Here are some more discoveries from a closer look at the questions:
  • Five questions were vocabulary in context questions
  • Sixteen questions focused on identifying textual support for an answer
  • Three questions dealt with the main idea of the story
  • Two questions dealt with the structure of the story
Conclusions: 
  1. The questions are generally focused on higher order thinking skills (inferential level). Literal understanding of the text (which would be assessed by Right There questions) is either assumed or not valued by the test designers. This is, I suppose, consistent with the CCSS call to "raise the bar", but it will certainly impact student scores on the test.
  2. The questions indicate that the test designers are very focused on the idea of "citing textual evidence" as a dominant reading skill. Textual evidence is repeatedly cited in the CCSS and so I suppose it is unsurprising that it plays a prominent role in this CCSS aligned test. Citing textual evidence is a highly valuable and necessary reading ability, whether it deserves to be addressed in almost fifty percent of the questions on a test of reading comprehension is certainly open to debate. 
  3. There are other ways to know if students are using textual evidence. One way is, of course, to ask a Right There question. In order to answer a question that is "right there" in the text a student must, by definition, use textual evidence. The PARCC test completely ignores this way to assess the use of textual evidence in favor of inferential level questions tied to other inferential questions.
  4. The test designers seem to be more interested in textual analysis than on reading comprehension. Analysis of text is, of course, a part of reading comprehension, but it is only a part. Many of the questions on this test could be answered without a good understanding of the text as a whole. The focus seems to be on small bits of understanding (vocabulary in context, textual support) rather than on a more generalized comprehension of the text. The irony here is that as the CCSS calls for a higher level of critical thinking about text, these questions focus on a very narrow view of the text itself.
  5. There are some things to like about these tests. First of all, the tests use complete stories, rather than truncated segments of stories. This should assist students in building the understanding they need to reply to questions. Secondly, the test highlights an important aspect of being a thoughtful reader, citing textual evidence. This emphasis will surely spur teachers to emphasize this in their instruction, which is a good thing. 

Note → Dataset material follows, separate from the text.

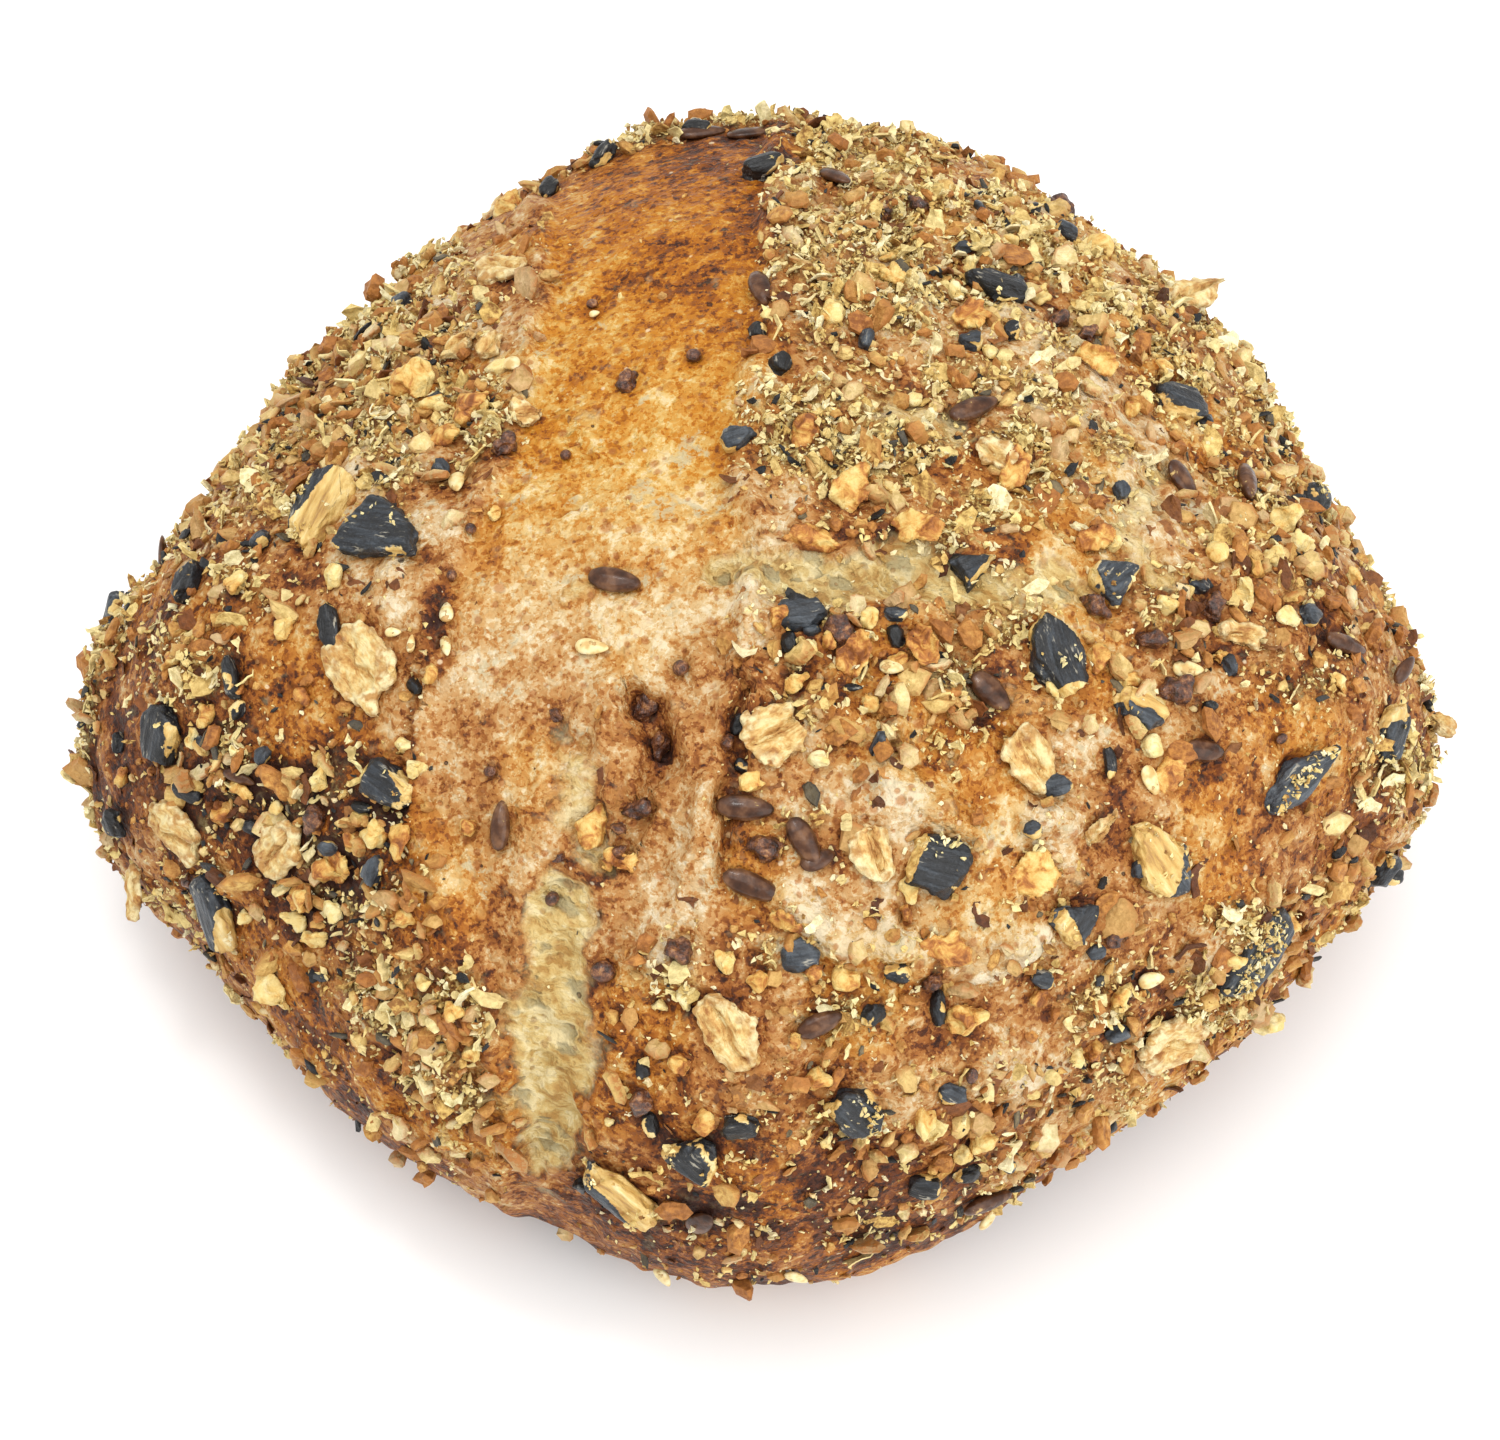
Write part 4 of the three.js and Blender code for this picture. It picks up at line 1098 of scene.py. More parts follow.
def chipShape(name, draw, width, thick, sides=9):   # a chopped chip with a jagged outline, one unit long
    turns = np.linspace(0, 2 * math.pi, sides, endpoint=False) + draw.uniform(-0.25, 0.25, sides)
    reach = 0.5 * draw.uniform(0.6, 1.05, sides)
    ring = np.stack([np.cos(turns) * reach, np.sin(turns) * reach * width], 1)
    inset = draw.uniform(0.62, 0.9, (sides, 1))
    top = np.column_stack([ring * inset, thick * draw.uniform(0.25, 0.6, sides)])
    waist = np.column_stack([ring, thick * draw.uniform(-0.25, 0.2, sides)])
    low = np.column_stack([ring * 0.8, np.full(sides, -0.5 * thick)])
    ends = [[0, 0, thick * draw.uniform(0.3, 0.6)], [0, 0, -0.5 * thick]]
    mesh = finishedShape(name, np.concatenate([top, waist, low, ends]), cappedFaces(sides, 3))
    setAttributes(mesh, {"rim": np.repeat([0.35, 1.0, 1.0, 0.0, 1.0], [sides, sides, sides, 1, 1])})
    return mesh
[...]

Whenever a new test is rolled out, we know through past experience that test scores will go down. Over time schools, teachers, and students adjust and the trend then is for scores to go up. It will be no different with the PARCC tests. As the scores rise, some questions will arise like, "Have we been focused on the right things in these tests?" and "Have the tests led to better, more thoughtful readers?" Based on my analysis of these test questions, I am not confident.